┌──

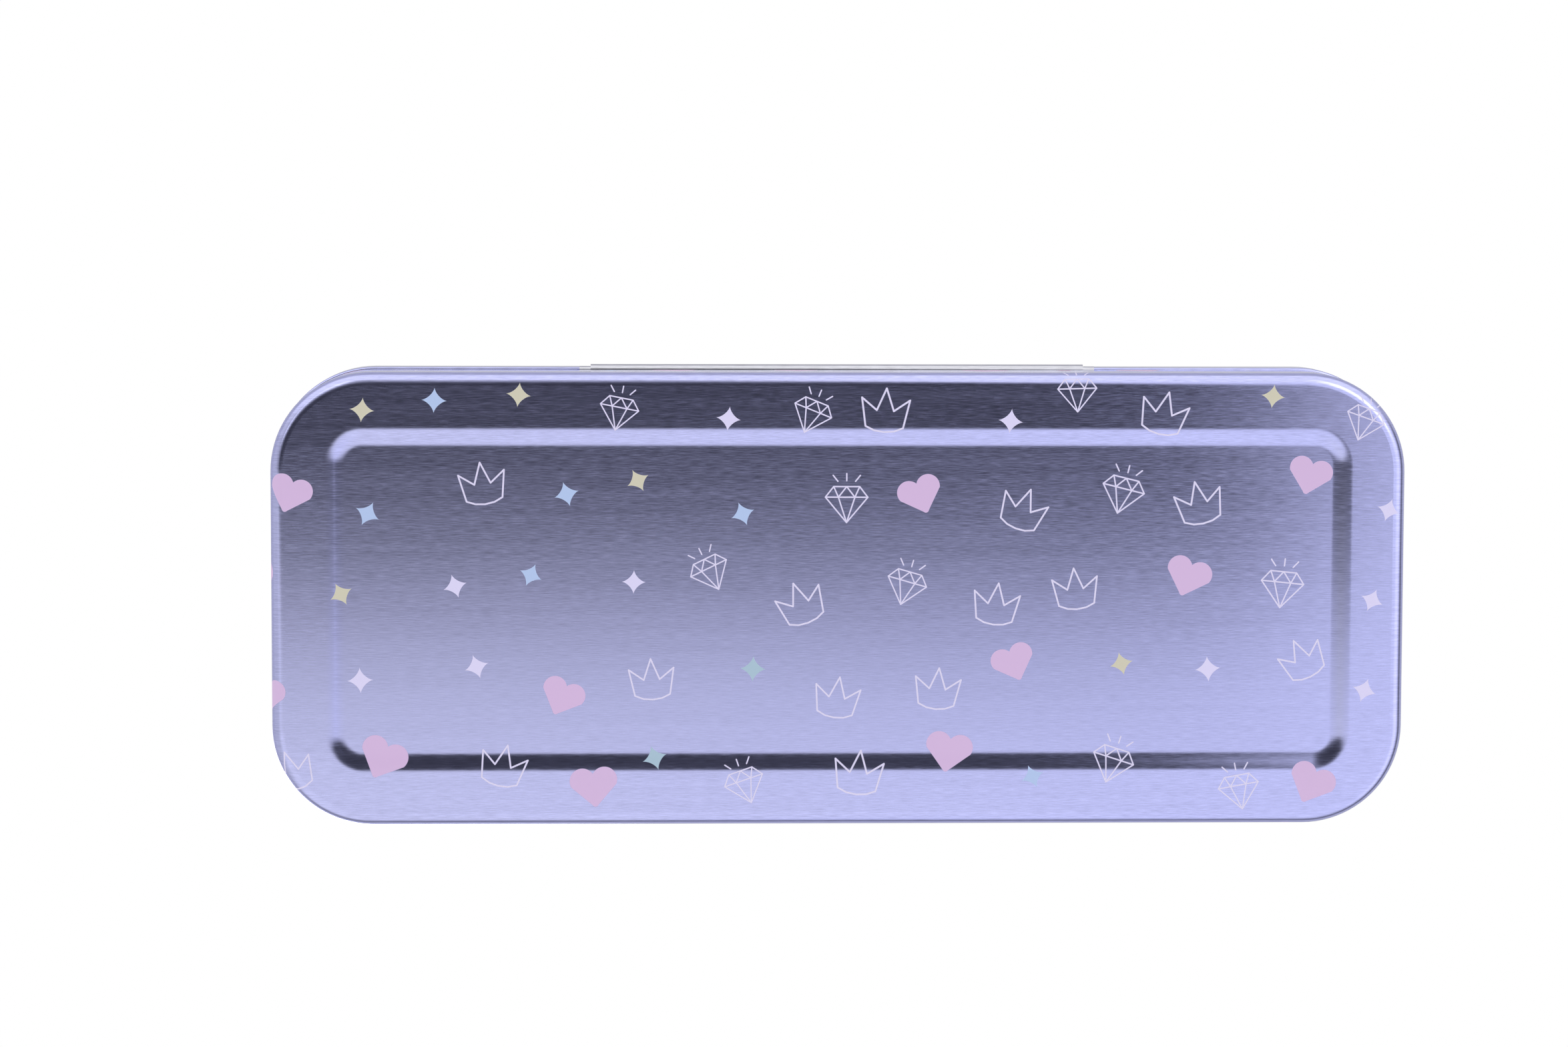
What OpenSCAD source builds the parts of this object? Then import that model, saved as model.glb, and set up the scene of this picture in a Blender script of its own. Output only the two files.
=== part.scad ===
// Hinged tin for coloured pencils: a drawn tinplate base and lid with a rolled hinge,
// a moulded insert tray and a row of hexagonal pencils.
// Frame: origin at the middle of the underside, +X along the length, +Y to the hinge, +Z up.

/* [Tin] */
// Outside length of the base
tin_length = 200; // [188:1:240]
// Outside width of the base
tin_width = 80; // [80:1:110]
// Height of the closed tin
tin_height = 22; // [19:0.5:40]
// Plan radius of the base's corners
corner_radius = 17.5; // [12:0.5:19]
// Thickness of the tinplate
sheet = 0.3; // [0.25:0.05:0.35]
// Rounding between a wall and the bottom, or a wall and the top
edge_radius = 2.2; // [1.6:0.1:2.3]

/* [Base] */
// Height from the base's shoulder, where its wall steps in, to the top of the lid
lid_depth = 9.1; // [8:0.1:9.5]
// How far the wall steps in at the shoulder
shoulder_step = 1; // [0.9:0.05:1.2]
// Radius of the rim that is curled inwards
rim_radius = 0.5; // [0.4:0.05:0.6]
// Gap between the base's rim and the underside of the lid
rim_gap = 0.4; // [0.3:0.05:0.8]
// Width of the flat ring that the tin stands on, with its rounding
foot_width = 9.5; // [7:0.5:13.5]
// How far the middle of the bottom is pressed in
recess_depth = 0.2; // [0.1:0.1:0.5]
// Plan width of the sloped band around that panel
recess_slope = 3.6; // [2.8:0.1:4.5]
// Plan radius of the band's outer corners
recess_radius = 6.6; // [5:0.2:9]

/* [Lid] */
// How far the lid's skirt stands out past the base's lower wall
lid_overhang = 0.35; // [0.3:0.05:0.6]
// Radius of the rolled safe edge of the lid
bead_radius = 0.4; // [0.35:0.05:0.45]
// Height of the raised panel on the lid
panel_height = 0.5; // [0.3:0.1:0.8]
// Width of the lid's flat border around the raised panel
border_width = 8; // [6:0.5:12]
// Plan width of the sloped band around the raised panel
border_slope = 1.5; // [1.2:0.1:3]

/* [Hinge] */
// Length of the rolled hinge barrel
barrel_length = 88; // [60:1:100]
// Outside radius of the barrel
barrel_radius = 1.1; // [1:0.05:1.2]
// Radial play of the lid's bar in the barrel
hinge_play = 0.05; // [0.02:0.01:0.1]
// Height of the hinge axis above the shoulder
axis_rise = 1.4; // [1.35:0.05:1.6]
// Length of the bar that shows past each end of the barrel
bar_reach = 2; // [1.5:0.1:4]
// Gap between the hinge's moving edges
swing_gap = 0.4; // [0.3:0.05:0.5]
// How much lower the base's shoulder runs behind the barrel
dent_drop = 1.2; // [1.1:0.1:1.6]

/* [Tray] */
// Thickness of the moulded tray
tray_sheet = 0.5; // [0.4:0.1:0.7]
// Gap all round between the tray and the base's rim
tray_gap = 0.3; // [0.3:0.1:0.8]
// Flat edge between the outermost pencil's place and the tray's side
tray_edge = 1.3; // [1.2:0.1:2]
// Height of the bottom of the pencil grooves
groove_floor = 5.4; // [4:0.1:7]
// Depth of a pencil groove
groove_depth = 2; // [1:0.1:2.2]
// Play between a pencil's corners and its groove
groove_play = 0.12; // [0.1:0.02:0.2]
// Gap between a pencil's end and the end of its groove
groove_end_gap = 0.5; // [0.3:0.1:1]
// Width of the finger well across the grooves
well_width = 22; // [14:1:40]
// Height of the finger well's floor
well_floor = 3; // [2:0.1:3.4]

/* [Pencils] */
// Length of a pencil, to the apex of its point
pencil_length = 168; // [120:1:169]
// Gap between neighbouring pencils
pencil_gap = 0.4; // [0.3:0.05:1]
// Radius of the coloured core
core_radius = 1.5; // [1:0.1:1.8]
// Length of the sharpened end, to the apex
point_length = 23; // [18:1:28]
// Radius of the core's blunt tip
tip_radius = 0.35; // [0.2:0.05:0.5]
// Thickness of the wood at its thin front edge
wood_edge = 0.15; // [0.1:0.05:0.3]

/* [Hidden] */
$fn = 96;
COLOURS = [
    ["yellow", "gold"],
    ["orange", "darkorange"],
    ["red", "crimson"],
    ["pink", "hotpink"],
    ["violet", "rebeccapurple"],
    ["dark_blue", "mediumblue"],
    ["light_blue", "deepskyblue"],
    ["green", "forestgreen"],
    ["brown", "saddlebrown"],
    ["black", "dimgray"]
];

// overlap that joins the parts of one piece
slack = 0.01;
// gap between pieces that are glued together or only rest on each other
hair = 0.02;

// base
half_length = tin_length / 2;
half_width = tin_width / 2;
shoulder_height = tin_height - lid_depth;
shoulder_arc = shoulder_step / 2;
wall_foot = shoulder_height + shoulder_step;
border_top = tin_height - panel_height;
rim_top = border_top - sheet - rim_gap;

// hinge
tongue_y = half_width - shoulder_step - sheet;
axis_y = tongue_y + barrel_radius;
axis_z = shoulder_height + axis_rise;
bar_radius = barrel_radius - sheet - hinge_play;
bar_length = barrel_length + 2 * bar_reach;
notch_length = bar_length + 2 * swing_gap;
notch_height = axis_z - bar_radius - swing_gap;
curl_mouth = [180, 232];

// lid
lid_half_length = half_length + lid_overhang;
lid_half_width = half_width + lid_overhang;
lid_corner = corner_radius + lid_overhang;
window_length = barrel_length + 2 * swing_gap;
window_reach = barrel_radius + swing_gap;

// tray
tray_inset = shoulder_step + 2 * rim_radius + tray_gap;
tray_half_length = half_length - tray_inset;
tray_half_width = half_width - tray_inset;
tray_corner = corner_radius - tray_inset;
land_z = groove_floor + groove_depth;
groove_length = pencil_length + 2 * groove_end_gap;

// pencils, as thick as their places across the tray allow
pencil_count = len(COLOURS);
pencil_pitch = 2 * (tray_half_width - tray_edge) / pencil_count;
pencil_flats = pencil_pitch - pencil_gap;
pencil_corner = pencil_flats / 2 / cos(30);
groove_radius = pencil_corner + groove_play;
pencil_z = groove_floor + pencil_corner + hair;
taper = pencil_corner / point_length;
wood_length = pencil_length - (core_radius + wood_edge) / taper;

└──

§ Challenge
Reproduce all of the material above word for word.

§ The reply
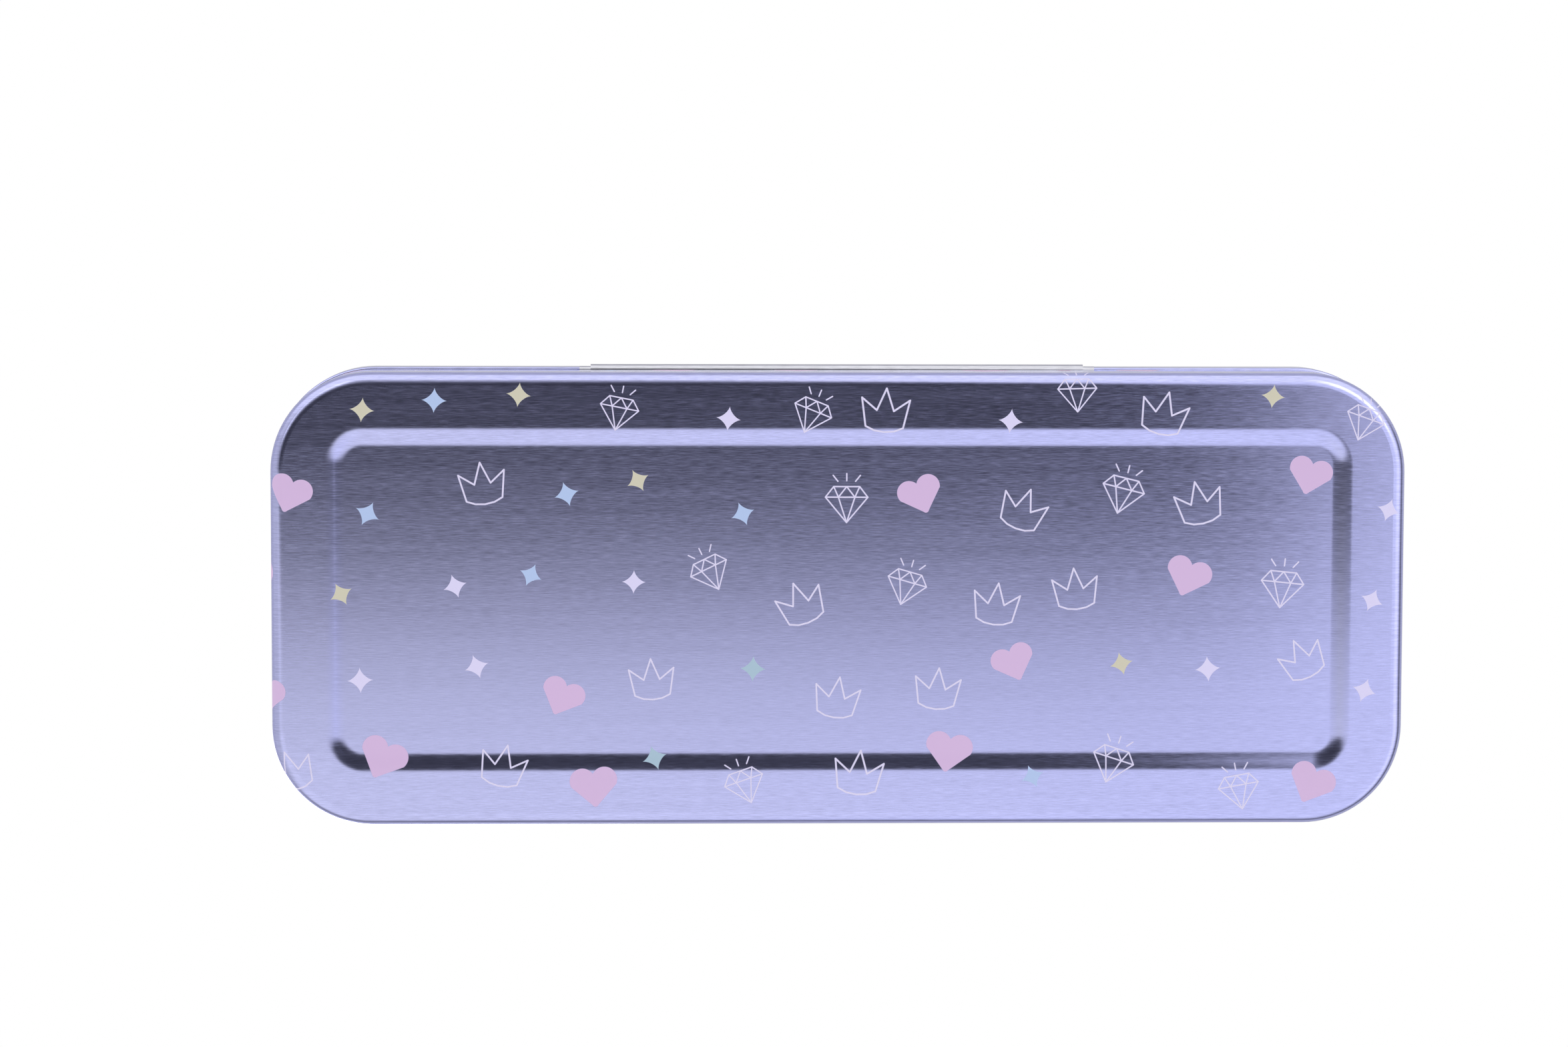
What OpenSCAD source builds the parts of this object? Then import that model, saved as model.glb, and set up the scene of this picture in a Blender script of its own. Output only the two files.
=== part.scad ===
// Hinged tin for coloured pencils: a drawn tinplate base and lid with a rolled hinge,
// a moulded insert tray and a row of hexagonal pencils.
// Frame: origin at the middle of the underside, +X along the length, +Y to the hinge, +Z up.

/* [Tin] */
// Outside length of the base
tin_length = 200; // [188:1:240]
// Outside width of the base
tin_width = 80; // [80:1:110]
// Height of the closed tin
tin_height = 22; // [19:0.5:40]
// Plan radius of the base's corners
corner_radius = 17.5; // [12:0.5:19]
// Thickness of the tinplate
sheet = 0.3; // [0.25:0.05:0.35]
// Rounding between a wall and the bottom, or a wall and the top
edge_radius = 2.2; // [1.6:0.1:2.3]

/* [Base] */
// Height from the base's shoulder, where its wall steps in, to the top of the lid
lid_depth = 9.1; // [8:0.1:9.5]
// How far the wall steps in at the shoulder
shoulder_step = 1; // [0.9:0.05:1.2]
// Radius of the rim that is curled inwards
rim_radius = 0.5; // [0.4:0.05:0.6]
// Gap between the base's rim and the underside of the lid
rim_gap = 0.4; // [0.3:0.05:0.8]
// Width of the flat ring that the tin stands on, with its rounding
foot_width = 9.5; // [7:0.5:13.5]
// How far the middle of the bottom is pressed in
recess_depth = 0.2; // [0.1:0.1:0.5]
// Plan width of the sloped band around that panel
recess_slope = 3.6; // [2.8:0.1:4.5]
// Plan radius of the band's outer corners
recess_radius = 6.6; // [5:0.2:9]

/* [Lid] */
// How far the lid's skirt stands out past the base's lower wall
lid_overhang = 0.35; // [0.3:0.05:0.6]
// Radius of the rolled safe edge of the lid
bead_radius = 0.4; // [0.35:0.05:0.45]
// Height of the raised panel on the lid
panel_height = 0.5; // [0.3:0.1:0.8]
// Width of the lid's flat border around the raised panel
border_width = 8; // [6:0.5:12]
// Plan width of the sloped band around the raised panel
border_slope = 1.5; // [1.2:0.1:3]

/* [Hinge] */
// Length of the rolled hinge barrel
barrel_length = 88; // [60:1:100]
// Outside radius of the barrel
barrel_radius = 1.1; // [1:0.05:1.2]
// Radial play of the lid's bar in the barrel
hinge_play = 0.05; // [0.02:0.01:0.1]
// Height of the hinge axis above the shoulder
axis_rise = 1.4; // [1.35:0.05:1.6]
// Length of the bar that shows past each end of the barrel
bar_reach = 2; // [1.5:0.1:4]
// Gap between the hinge's moving edges
swing_gap = 0.4; // [0.3:0.05:0.5]
// How much lower the base's shoulder runs behind the barrel
dent_drop = 1.2; // [1.1:0.1:1.6]

/* [Tray] */
// Thickness of the moulded tray
tray_sheet = 0.5; // [0.4:0.1:0.7]
// Gap all round between the tray and the base's rim
tray_gap = 0.3; // [0.3:0.1:0.8]
// Flat edge between the outermost pencil's place and the tray's side
tray_edge = 1.3; // [1.2:0.1:2]
// Height of the bottom of the pencil grooves
groove_floor = 5.4; // [4:0.1:7]
// Depth of a pencil groove
groove_depth = 2; // [1:0.1:2.2]
// Play between a pencil's corners and its groove
groove_play = 0.12; // [0.1:0.02:0.2]
// Gap between a pencil's end and the end of its groove
groove_end_gap = 0.5; // [0.3:0.1:1]
// Width of the finger well across the grooves
well_width = 22; // [14:1:40]
// Height of the finger well's floor
well_floor = 3; // [2:0.1:3.4]

/* [Pencils] */
// Length of a pencil, to the apex of its point
pencil_length = 168; // [120:1:169]
// Gap between neighbouring pencils
pencil_gap = 0.4; // [0.3:0.05:1]
// Radius of the coloured core
core_radius = 1.5; // [1:0.1:1.8]
// Length of the sharpened end, to the apex
point_length = 23; // [18:1:28]
// Radius of the core's blunt tip
tip_radius = 0.35; // [0.2:0.05:0.5]
// Thickness of the wood at its thin front edge
wood_edge = 0.15; // [0.1:0.05:0.3]

/* [Hidden] */
$fn = 96;
COLOURS = [
    ["yellow", "gold"],
    ["orange", "darkorange"],
    ["red", "crimson"],
    ["pink", "hotpink"],
    ["violet", "rebeccapurple"],
    ["dark_blue", "mediumblue"],
    ["light_blue", "deepskyblue"],
    ["green", "forestgreen"],
    ["brown", "saddlebrown"],
    ["black", "dimgray"]
];

// overlap that joins the parts of one piece
slack = 0.01;
// gap between pieces that are glued together or only rest on each other
hair = 0.02;

// base
half_length = tin_length / 2;
half_width = tin_width / 2;
shoulder_height = tin_height - lid_depth;
shoulder_arc = shoulder_step / 2;
wall_foot = shoulder_height + shoulder_step;
border_top = tin_height - panel_height;
rim_top = border_top - sheet - rim_gap;

// hinge
tongue_y = half_width - shoulder_step - sheet;
axis_y = tongue_y + barrel_radius;
axis_z = shoulder_height + axis_rise;
bar_radius = barrel_radius - sheet - hinge_play;
bar_length = barrel_length + 2 * bar_reach;
notch_length = bar_length + 2 * swing_gap;
notch_height = axis_z - bar_radius - swing_gap;
curl_mouth = [180, 232];

// lid
lid_half_length = half_length + lid_overhang;
lid_half_width = half_width + lid_overhang;
lid_corner = corner_radius + lid_overhang;
window_length = barrel_length + 2 * swing_gap;
window_reach = barrel_radius + swing_gap;

// tray
tray_inset = shoulder_step + 2 * rim_radius + tray_gap;
tray_half_length = half_length - tray_inset;
tray_half_width = half_width - tray_inset;
tray_corner = corner_radius - tray_inset;
land_z = groove_floor + groove_depth;
groove_length = pencil_length + 2 * groove_end_gap;

// pencils, as thick as their places across the tray allow
pencil_count = len(COLOURS);
pencil_pitch = 2 * (tray_half_width - tray_edge) / pencil_count;
pencil_flats = pencil_pitch - pencil_gap;
pencil_corner = pencil_flats / 2 / cos(30);
groove_radius = pencil_corner + groove_play;
pencil_z = groove_floor + pencil_corner + hair;
taper = pencil_corner / point_length;
wood_length = pencil_length - (core_radius + wood_edge) / taper;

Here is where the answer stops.